Q2:About extracting formal/symbolic forms:
- We want to reclarify that we focus on natural language reasoning, to bypass symbolic approach because of the difficulty for natural language semantic parsing and extracting symbolic forms(line36-38,line737-739).
- Since all synthetic datasets in the paper have no conflicting rules per sample, the main challenge is in parsing natural language. If we can obtain accurate symbolic forms, we can conduct symbolic reasoning(forward/backward inference) to get exact answers, such as DU0-DU5 dataset(exactly generated through templates).

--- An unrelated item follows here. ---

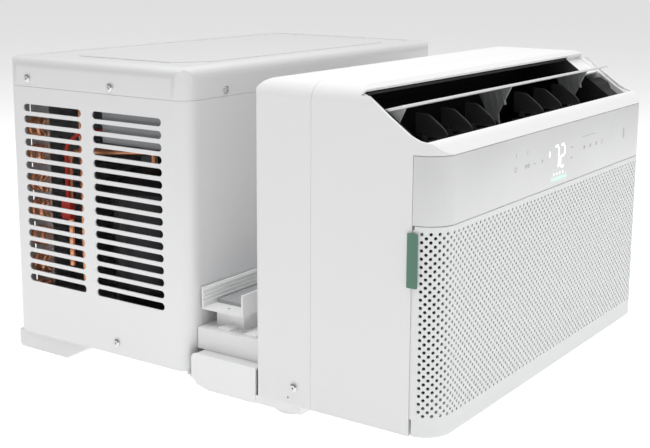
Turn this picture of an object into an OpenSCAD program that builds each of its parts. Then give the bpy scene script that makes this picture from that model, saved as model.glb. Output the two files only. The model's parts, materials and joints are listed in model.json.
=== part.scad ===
// Saddle-type window air conditioner.
// The indoor unit and the outdoor cabinet hang on either side of a window sill and
// are joined under the sash by a low neck.
// X runs to the right as seen from the room, Y runs outdoors, Z runs up.
// The origin is the middle of the neck's underside, where the window sill carries it.

/* [Overall] */
// Width of the indoor unit
in_w = 542; // [480:1:660]
// Depth of the indoor unit
in_d = 222; // [210:1:270]
// Height of the indoor unit
in_h = 343; // [325:1:415]
// Height of the indoor unit's underside above the sill
in_lift = 10; // [8:1:14]
// Width of the outdoor cabinet
out_w = 538; // [500:1:650]
// Depth of the outdoor cabinet
out_d = 288; // [270:1:350]
// Height of the outdoor cabinet
out_h = 343; // [320:1:415]
// Height of the outdoor cabinet's lower edge above the sill
out_lift = 13; // [11:1:16]
// Width of the slot that the window sash closes into
gap_d = 94; // [78:1:115]
// How far the feet stand below the sill face
foot_drop = 10; // [6:1:14]

/* [Indoor casing] */
// Wall of the moulded casing
wall = 3; // [2.5:0.1:3.4]
// Wall of the grille and the display panel
panel_wall = 2.5; // [2:0.1:3]
// Radius of the upright front corners
corner_r = 31; // [27:1:36]
// Radius of the upright back corners
back_corner_r = 8; // [6:1:12]
// Radius of the long top edges
top_r = 20; // [18:1:22]
// Distance from the front face to the seam of the two casing halves
split_y = 149; // [140:1:165]
// Distance from the front face to the front casing's front edge
shell_y = 31; // [30:0.5:33]
// Distance from the front face to the crease at the top
crease_y = 94; // [92:1:98]
// Distance from the top down to the display panel's upper edge
lip_drop = 62; // [60:1:66]
// Height of the display panel
display_h = 68; // [56:1:80]
// Half width of the air outlet
outlet_x = 262; // [225:1:262]
// Small gap left between casing parts
seam = 0.3; // [0.3:0.05:0.5]

/* [Air grille] */
// Diameter of the openings
hole_d = 10; // [6:0.5:13]
// Pitch of the openings across
hole_px = 27; // [20:1:36]
// Pitch of the openings up and down
hole_pz = 24.3; // [18:0.1:32]

/* [Air filter] */
// Thickness of the filter frame
filter_t = 2.4; // [2:0.1:2.6]
// Width of the filter frame's bars
filter_bar = 9; // [7:1:12]
// Length of the pull tab
tab_h = 54; // [44:1:66]
// Height of the pull tab's lower end above the indoor unit's underside
tab_z = 152; // [120:1:152]

/* [Outlet flap] */
// Depth of the flap, front edge to back edge
flap_depth = 71; // [64:0.5:71]
// Thickness of the flap
flap_t = 3; // [2.4:0.1:3.5]
// Slope of the flap when it is shut
flap_slope = 33.4; // [33:0.1:34]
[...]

- However, ParaRules dataset is paraphrased by humans. It’s hard to access symbolic forms by semantic parsing(line36-38,line737-739). Table7 also proves the challenge of natural language.

General Response:
We thank all reviewers for your constructive feedback!

About Section3.3(Reviewer1&Reviewer2):
- Overall, PROBR is a mixture of independent(variational) model and undirected graphical model through some reasonable approximations. Final optimization procedures can be briefly described as follows.
 1. Adopt the independent factorized probability over nodes and edges variables, q(V) and q(E)(line357-359, line371-373). Given the gold proof, we have L_{node}=-log q(V=goldV), L_{edge}=-logq(E=goldE)
 2. Adopt the potentials(undirected graphical model) to define the conditional probability p(A|E,V), which corresponds to the pseudo-likelihood(line375). It’s worth noting that E and V are predictions by q(V) and q(E). Given gold answers, we have L_{qa}=-log p(A=goldA | E,V)
 3. Minimize the sum of the three negative log-likelihoods(L_{final},line369).
- We will polish the description of theoretical derivations in Section3.3 as suggested.